### Description of the task
Give back the entire listing verbatim.

### Data shown
>>>
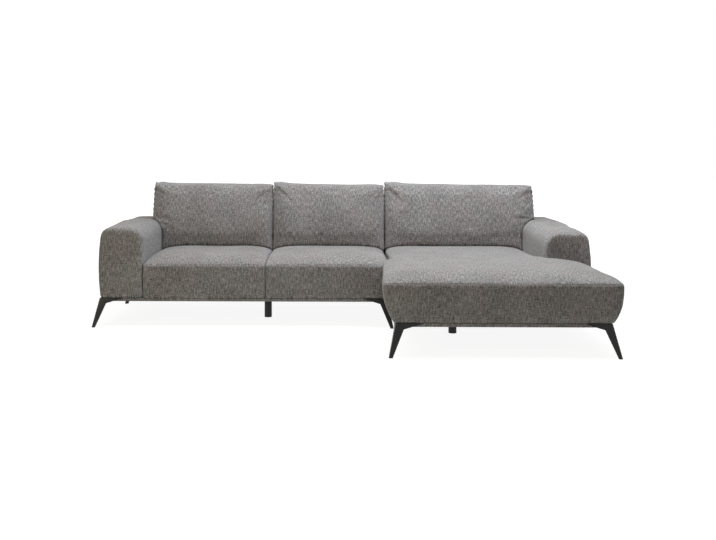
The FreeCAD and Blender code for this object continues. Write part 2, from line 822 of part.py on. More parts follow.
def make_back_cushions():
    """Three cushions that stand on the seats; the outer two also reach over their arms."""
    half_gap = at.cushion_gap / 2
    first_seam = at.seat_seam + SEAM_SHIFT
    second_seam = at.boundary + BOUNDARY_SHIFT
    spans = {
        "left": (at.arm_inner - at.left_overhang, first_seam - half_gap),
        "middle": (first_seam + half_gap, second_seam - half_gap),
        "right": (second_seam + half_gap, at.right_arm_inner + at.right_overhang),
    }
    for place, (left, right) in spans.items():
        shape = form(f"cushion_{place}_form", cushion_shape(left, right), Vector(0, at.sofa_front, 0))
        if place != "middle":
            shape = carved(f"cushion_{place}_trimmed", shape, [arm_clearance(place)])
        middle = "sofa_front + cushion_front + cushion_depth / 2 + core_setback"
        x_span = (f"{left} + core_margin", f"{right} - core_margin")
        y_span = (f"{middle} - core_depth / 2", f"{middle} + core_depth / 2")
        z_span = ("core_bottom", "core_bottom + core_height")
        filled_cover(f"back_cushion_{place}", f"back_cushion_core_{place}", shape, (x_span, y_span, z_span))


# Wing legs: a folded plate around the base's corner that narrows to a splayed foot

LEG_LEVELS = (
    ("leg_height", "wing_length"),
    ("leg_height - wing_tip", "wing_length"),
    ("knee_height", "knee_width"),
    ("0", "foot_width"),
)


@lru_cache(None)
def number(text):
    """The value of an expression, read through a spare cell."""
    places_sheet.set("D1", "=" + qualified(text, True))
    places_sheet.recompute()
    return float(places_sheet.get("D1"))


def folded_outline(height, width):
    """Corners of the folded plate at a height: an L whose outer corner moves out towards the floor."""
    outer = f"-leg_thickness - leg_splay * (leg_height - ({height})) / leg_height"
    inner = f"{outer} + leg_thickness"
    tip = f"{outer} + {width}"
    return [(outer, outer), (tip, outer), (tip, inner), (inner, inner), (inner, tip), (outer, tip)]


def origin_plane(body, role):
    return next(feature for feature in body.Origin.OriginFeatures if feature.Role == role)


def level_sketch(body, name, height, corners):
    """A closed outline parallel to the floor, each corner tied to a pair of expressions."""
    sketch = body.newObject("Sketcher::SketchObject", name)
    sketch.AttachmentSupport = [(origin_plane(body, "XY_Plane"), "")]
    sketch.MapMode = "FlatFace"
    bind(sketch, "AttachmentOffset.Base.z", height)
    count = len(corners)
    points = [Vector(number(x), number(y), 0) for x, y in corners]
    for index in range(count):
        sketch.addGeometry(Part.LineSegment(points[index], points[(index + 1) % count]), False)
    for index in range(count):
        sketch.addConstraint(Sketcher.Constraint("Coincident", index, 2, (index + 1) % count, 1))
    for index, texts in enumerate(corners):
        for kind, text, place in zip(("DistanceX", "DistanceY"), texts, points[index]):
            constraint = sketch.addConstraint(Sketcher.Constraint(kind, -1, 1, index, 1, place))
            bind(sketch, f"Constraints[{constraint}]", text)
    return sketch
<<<
### Task answer
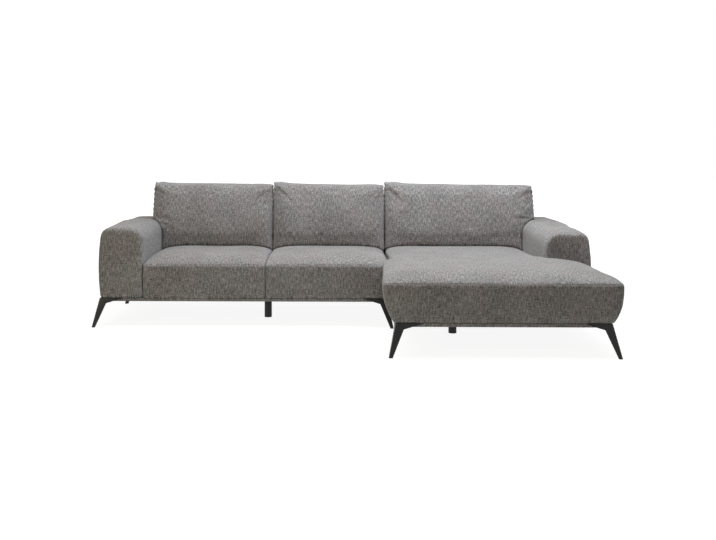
The FreeCAD and Blender code for this object continues. Write part 2, from line 822 of part.py on. More parts follow.
def make_back_cushions():
    """Three cushions that stand on the seats; the outer two also reach over their arms."""
    half_gap = at.cushion_gap / 2
    first_seam = at.seat_seam + SEAM_SHIFT
    second_seam = at.boundary + BOUNDARY_SHIFT
    spans = {
        "left": (at.arm_inner - at.left_overhang, first_seam - half_gap),
        "middle": (first_seam + half_gap, second_seam - half_gap),
        "right": (second_seam + half_gap, at.right_arm_inner + at.right_overhang),
    }
    for place, (left, right) in spans.items():
        shape = form(f"cushion_{place}_form", cushion_shape(left, right), Vector(0, at.sofa_front, 0))
        if place != "middle":
            shape = carved(f"cushion_{place}_trimmed", shape, [arm_clearance(place)])
        middle = "sofa_front + cushion_front + cushion_depth / 2 + core_setback"
        x_span = (f"{left} + core_margin", f"{right} - core_margin")
        y_span = (f"{middle} - core_depth / 2", f"{middle} + core_depth / 2")
        z_span = ("core_bottom", "core_bottom + core_height")
        filled_cover(f"back_cushion_{place}", f"back_cushion_core_{place}", shape, (x_span, y_span, z_span))


# Wing legs: a folded plate around the base's corner that narrows to a splayed foot

LEG_LEVELS = (
    ("leg_height", "wing_length"),
    ("leg_height - wing_tip", "wing_length"),
    ("knee_height", "knee_width"),
    ("0", "foot_width"),
)


@lru_cache(None)
def number(text):
    """The value of an expression, read through a spare cell."""
    places_sheet.set("D1", "=" + qualified(text, True))
    places_sheet.recompute()
    return float(places_sheet.get("D1"))


def folded_outline(height, width):
    """Corners of the folded plate at a height: an L whose outer corner moves out towards the floor."""
    outer = f"-leg_thickness - leg_splay * (leg_height - ({height})) / leg_height"
    inner = f"{outer} + leg_thickness"
    tip = f"{outer} + {width}"
    return [(outer, outer), (tip, outer), (tip, inner), (inner, inner), (inner, tip), (outer, tip)]


def origin_plane(body, role):
    return next(feature for feature in body.Origin.OriginFeatures if feature.Role == role)


def level_sketch(body, name, height, corners):
    """A closed outline parallel to the floor, each corner tied to a pair of expressions."""
    sketch = body.newObject("Sketcher::SketchObject", name)
    sketch.AttachmentSupport = [(origin_plane(body, "XY_Plane"), "")]
    sketch.MapMode = "FlatFace"
    bind(sketch, "AttachmentOffset.Base.z", height)
    count = len(corners)
    points = [Vector(number(x), number(y), 0) for x, y in corners]
    for index in range(count):
        sketch.addGeometry(Part.LineSegment(points[index], points[(index + 1) % count]), False)
    for index in range(count):
        sketch.addConstraint(Sketcher.Constraint("Coincident", index, 2, (index + 1) % count, 1))
    for index, texts in enumerate(corners):
        for kind, text, place in zip(("DistanceX", "DistanceY"), texts, points[index]):
            constraint = sketch.addConstraint(Sketcher.Constraint(kind, -1, 1, index, 1, place))
            bind(sketch, f"Constraints[{constraint}]", text)
    return sketch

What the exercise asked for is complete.